# SOURCE MATERIAL
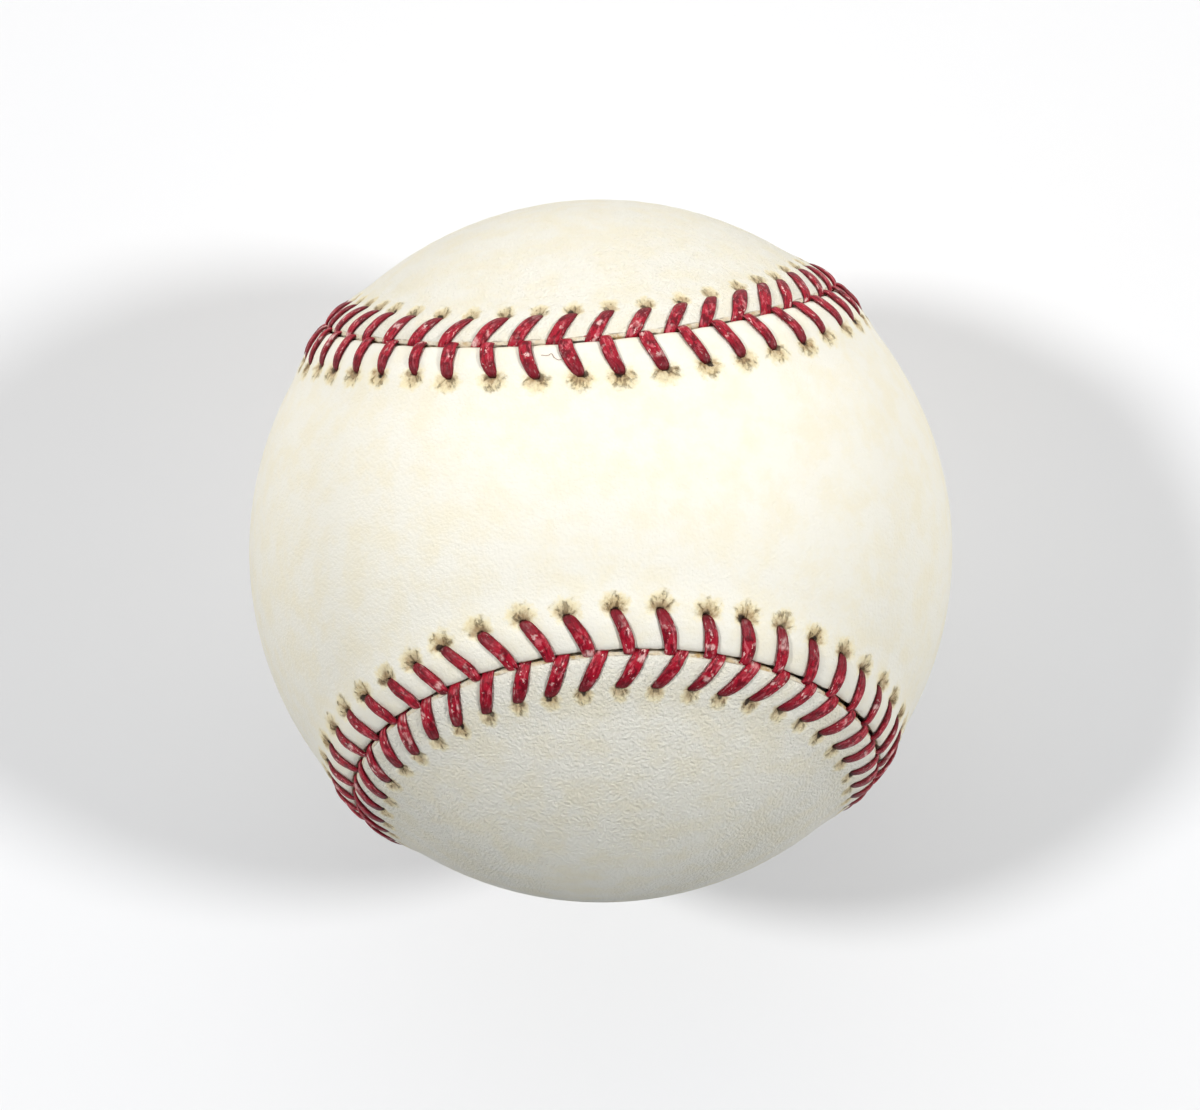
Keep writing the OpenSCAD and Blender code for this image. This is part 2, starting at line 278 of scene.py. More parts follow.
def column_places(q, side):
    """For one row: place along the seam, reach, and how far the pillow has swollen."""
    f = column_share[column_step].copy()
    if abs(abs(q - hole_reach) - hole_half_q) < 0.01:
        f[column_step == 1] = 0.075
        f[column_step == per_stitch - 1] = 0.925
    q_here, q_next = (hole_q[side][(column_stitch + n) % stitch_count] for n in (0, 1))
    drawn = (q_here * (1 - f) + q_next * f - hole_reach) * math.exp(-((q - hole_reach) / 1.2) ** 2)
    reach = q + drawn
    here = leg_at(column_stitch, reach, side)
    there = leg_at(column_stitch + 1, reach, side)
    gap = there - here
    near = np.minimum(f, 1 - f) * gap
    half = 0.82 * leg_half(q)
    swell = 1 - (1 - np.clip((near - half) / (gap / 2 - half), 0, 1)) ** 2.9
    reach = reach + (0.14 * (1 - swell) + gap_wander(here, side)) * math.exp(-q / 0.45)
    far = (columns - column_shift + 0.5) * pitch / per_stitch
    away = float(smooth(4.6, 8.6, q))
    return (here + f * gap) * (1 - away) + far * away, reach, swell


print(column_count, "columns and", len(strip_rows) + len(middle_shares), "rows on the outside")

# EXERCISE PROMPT
Output the listing above word for word.

# THE REPLY
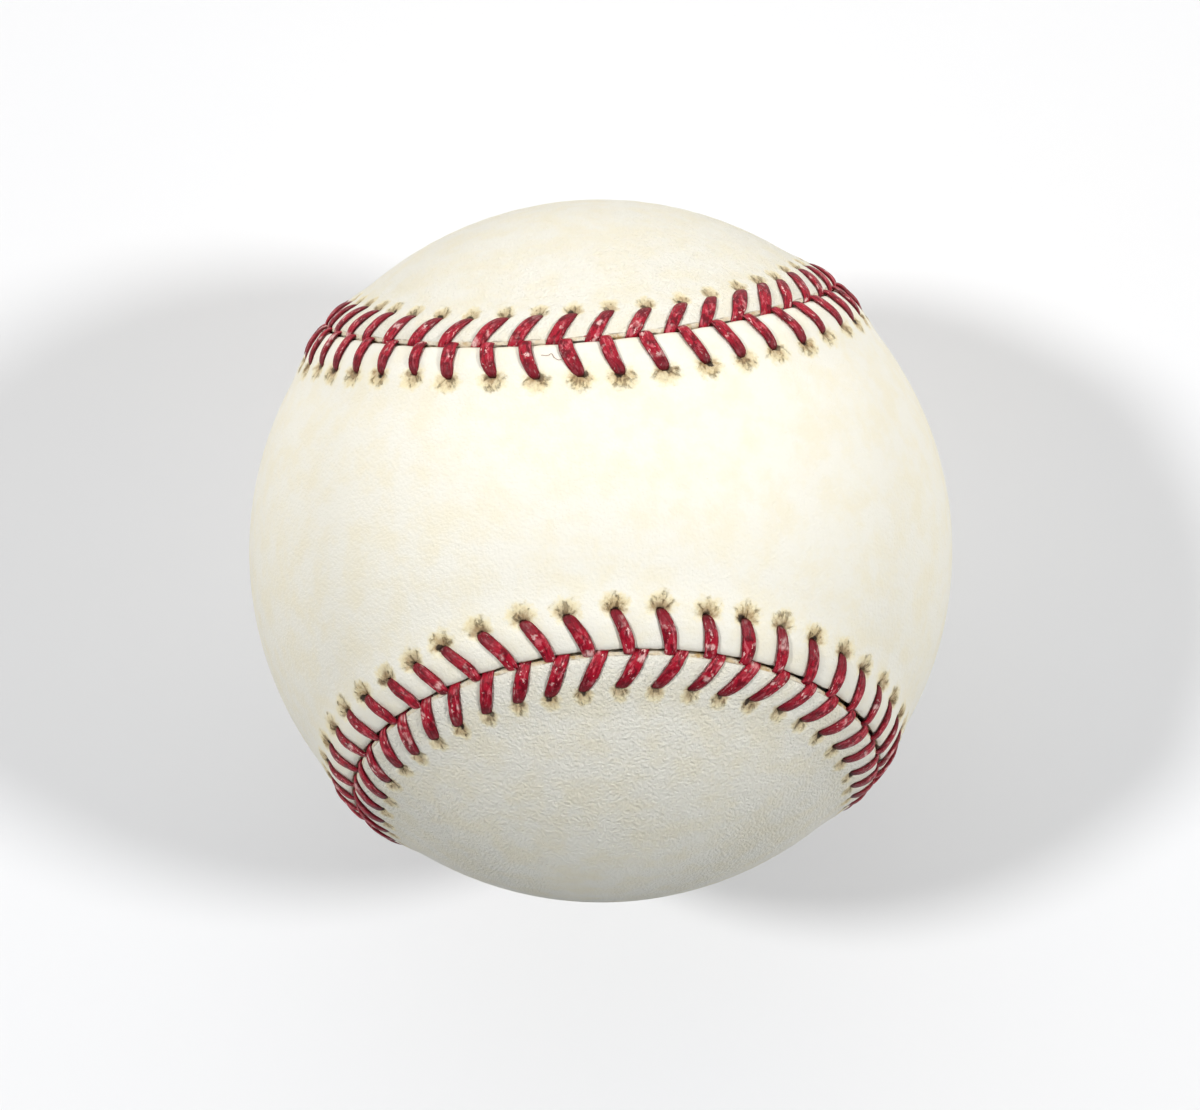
Keep writing the OpenSCAD and Blender code for this image. This is part 2, starting at line 278 of scene.py. More parts follow.
def column_places(q, side):
    """For one row: place along the seam, reach, and how far the pillow has swollen."""
    f = column_share[column_step].copy()
    if abs(abs(q - hole_reach) - hole_half_q) < 0.01:
        f[column_step == 1] = 0.075
        f[column_step == per_stitch - 1] = 0.925
    q_here, q_next = (hole_q[side][(column_stitch + n) % stitch_count] for n in (0, 1))
    drawn = (q_here * (1 - f) + q_next * f - hole_reach) * math.exp(-((q - hole_reach) / 1.2) ** 2)
    reach = q + drawn
    here = leg_at(column_stitch, reach, side)
    there = leg_at(column_stitch + 1, reach, side)
    gap = there - here
    near = np.minimum(f, 1 - f) * gap
    half = 0.82 * leg_half(q)
    swell = 1 - (1 - np.clip((near - half) / (gap / 2 - half), 0, 1)) ** 2.9
    reach = reach + (0.14 * (1 - swell) + gap_wander(here, side)) * math.exp(-q / 0.45)
    far = (columns - column_shift + 0.5) * pitch / per_stitch
    away = float(smooth(4.6, 8.6, q))
    return (here + f * gap) * (1 - away) + far * away, reach, swell


print(column_count, "columns and", len(strip_rows) + len(middle_shares), "rows on the outside")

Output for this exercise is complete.